I publish two “configuration guides” (for the Sony A7 Mark III/A7R Mark III and the Sony A1). I’m pretty careful in those guides to explain why I suggest various settings, and when you should be making changes to my suggestions. I consider those books as being helpers to get those complex cameras to an initial configuration that meets their owners’ needs, and I imply (and explicitly state a few times) that the readers' choices will change as they use the camera more and tailor it to their specific work. These two Sony books are actually an experiment on my part in providing my thinking about how to configure a new camera when you might not be a long-time user of that brand/genre. 

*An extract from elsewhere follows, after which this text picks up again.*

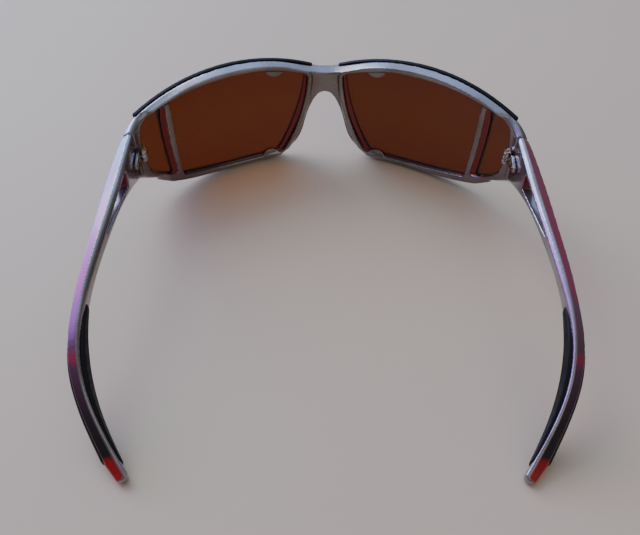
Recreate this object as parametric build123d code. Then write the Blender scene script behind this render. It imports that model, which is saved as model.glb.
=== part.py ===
from build123d import *
import os
from math import sqrt

# Wraparound sport sunglasses, millimetres.
# +Z up, the front looks along -Y, the wearer's head is on the +Y side, +X is the wearer's left.
# The origin is on the surface the glasses stand on, below the middle of their bounding box.

# ---------------------------------------------------------------- driving dimensions
SHELL_R = 90.0            # radius of the spherical outer face of the front
SHELL_Y = 13.2            # the sphere's centre, behind the front
SHELL_Z = 29.0
RIM_DEPTH = 4.2           # front to back thickness of the rims
NOSE_RIM_DEPTH = 5.8      # the rims are deeper beside the nose
NOSE_RIM_TAPER = 5.6      # how fast that extra depth fades towards the side
BROW_DEPTH = 5.0          # the brow is deeper too

LENS_OUTER = 1.25         # depth of the lens' outer face below the shell
LENS_THICK = 1.6
LEDGE = 0.55              # thickness of the ledge that shows around a lens from behind
LENS_EDGE = 1.0           # how far a lens reaches into its groove
LENS_GAP = 0.04

STRIP_DEPTH = 1.1         # soft brow strip: how far it is let in
STRIP_HEIGHT = 2.0
STRIP_PROUD = 0.35

JOINT_Y = -35.8           # plane where the front ends and the temples begin
SEAM_GAP = 0.25
LUG_INNER_X = 68.5        # inner face of the end pieces
LUG_OUTER_X = 72.6

HINGE_X = 66.5            # hinge screw axis
HINGE_Z = 27.4
KNUCKLE_R = 1.3
KNUCKLE_H = 1.4
KNUCKLE_GAP = 0.25
SCREW_R = 0.6
SCREW_CLEARANCE = 0.05
SWING_R = 1.6             # room kept free around the middle knuckle
LEAF_T = 1.0
RIVET_R = 0.45

TIP_Y = 76.8              # rear end of the temples
TIP_R = 4.6               # its rounding, seen from the side
TIP_Z = 1.2
FACET_DROP = 1.5          # the painted outer facet falls this far from the crest
PAD_INSET = 0.5           # how deep the rubber parts are let into the temple

HINGE_HALF_H = 1.5 * KNUCKLE_H + KNUCKLE_GAP

# Temple stations from the hinge to the tip:
# y, inner x, crest x, outer x, top z, bottom z, how far the outer wall leans in at its foot
TEMPLE_STATIONS = [
    (JOINT_Y + SEAM_GAP, LUG_INNER_X, 70.3, LUG_OUTER_X, 37.0, 15.7, 1.2),
    (-29.8, 68.6, 70.5, 73.3, 36.6, 19.3, 0.9),
    (-18.8, 68.9, 70.8, 74.1, 35.7, 23.8, 0.6),
    (-8.8, 69.4, 71.3, 74.8, 34.5, 26.2, 0.4),
    (4.2, 70.5, 72.3, 75.6, 32.6, 26.4, 0.2),
    (18.2, 72.0, 73.7, 76.7, 29.9, 24.6, 0.2),
    (30.2, 73.1, 74.5, 77.2, 27.0, 20.6, 0.2),
    (43.2, 72.7, 73.8, 76.8, 23.0, 14.2, 0.2),
    (53.6, 70.2, 71.2, 74.3, 18.0, 8.2, 0.2),
    (64.0, 64.8, 65.9, 69.2, 11.4, 2.0, 0.2),
    (71.4, 59.4, 60.8, 64.5, 6.2, 0.2, 0.2),
    (TIP_Y + 1.0, 53.6, 55.4, 59.4, 3.4, 0.0, 0.2),
]
# The end piece of the front has the same kind of section, and meets the temple's first one.
END_STATIONS = [
    (-44.8, 62.4, 67.3, 68.8, 40.2, 8.0, 2.6),
    (-40.8, 66.4, 69.0, 71.1, 38.8, 11.3, 1.9),
    (JOINT_Y, LUG_INNER_X, 70.3, LUG_OUTER_X, 37.0, 15.7, 1.2),
]


# ---------------------------------------------------------------- the spherical shell
def ball(radius):
    return Pos(0, SHELL_Y, SHELL_Z) * Sphere(radius)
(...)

If what you want is to study other photographer’s settings, you can find plenty of sites on the Internet that reveal some, many, or virtually all the details for a photo. But let me throw this out: when I visit those sites, I almost always find settings that (1) raise my eyebrows; (2) are arguably poor choices; and (3) aren’t what I’d have set. And when I see others visit those sites I see that they have an opposite reaction: (1) oh, that’s different than what I’m doing; (2) that’s arguably better than my choices; and (3) I’ll just use that setting in the future.

Which brings me to this article’s title: the peril of certainty.

I see photographers trying to embrace certainty all the time when they should be doing the opposite:

  • Set the focus system to All Auto All the Time. The camera will get it right.
  • Set the aperture to f/11 (or worse f/16 and f/22, which are likely diffraction impacted). The depth of field will get it right. Or: everything needs to be in focus.
  • Set Auto ISO; set High ISO NR to ON or HIGH because noise is so horrendous it should always be avoided or eradicated.
  • Use Clarity, often at levels in the teens (Adobe numbers). Crank up the mid-tone contrast, because mid-tones always need a lot of contrast.

The list is nearly infinite. I encounter “but I was told to do this…” all the time. The common denominator is the belief that you can set something and forget it. Heck, I’ve seen the “set and forget” mantra used in articles, books, and teaching so much it probably originated before mankind discovered fire. Anyone that tells you this is invoking a simplification that will almost certainly be proved to be incorrect at some point in the future. 

The correct mantra to use is “think and set.” Think about what you’re trying to do (show). Consider the implications of specific settings. Maximize settings to what you’re trying to do. 

Of course, trying to juggle hundreds of decisions in real time (timing, focal length, focus point, aperture, shutter speed, ISO, just to name a few big ones) is hard. You can’t always take the time to evaluate everything, so you take shortcuts or get things wrong. Thus, you also have to prioritize: what’s the most important thing to get right for this photo? For sports, that may be timing. For landscapes that may be composition or lighting. For events it might be focus. For architectural photography it might be “level and straight.” 

So yes, all of us want a “base” of settings from which we will then vary. But here’s the thing: my base of settings differs depending upon what I’m photographing, and I reconsider those before every session. One reason why I said the Sony A1 got settings right was that that camera is the first to allow me to name 10 different baseline settings and keep them on a storage card. So I can get certain baselines set fast and reliably. But even after doing that, I go through a thought session where I challenge whether I need to be making any changes. And when I’ve got the camera to my face, I’m making further changes as warranted.

In other words, there’s no certainty that any setting is the right one until you fully examine the situation you’re trying to document and make some decisions accordingly. 

Camera makers don’t seem to understand any of this (the Sony A1’s excellent settings abilities notwithstanding). One reason why so many people gravitate towards using their smartphones as their camera is that they’re okay with Apple and Google using AI to adjust everything and figure out final pixels, even if that means changing or even inventing some. Apple and Google get that “more right” than the non-thinking camera user does, and there are now literally billions of non-thinking camera users. The Japanese camera makers basically gave up on this audience (why did BSS go away, Nikon?). So why would that audience buy a dedicated camera?

But then why aren’t camera makers making it easier for the thinking photographer? The Sony A1’s settings is one counter-example, but I can think of plenty of things that would help me make and adjust spontaneous settings that aren’t available (raw histogram, anyone?).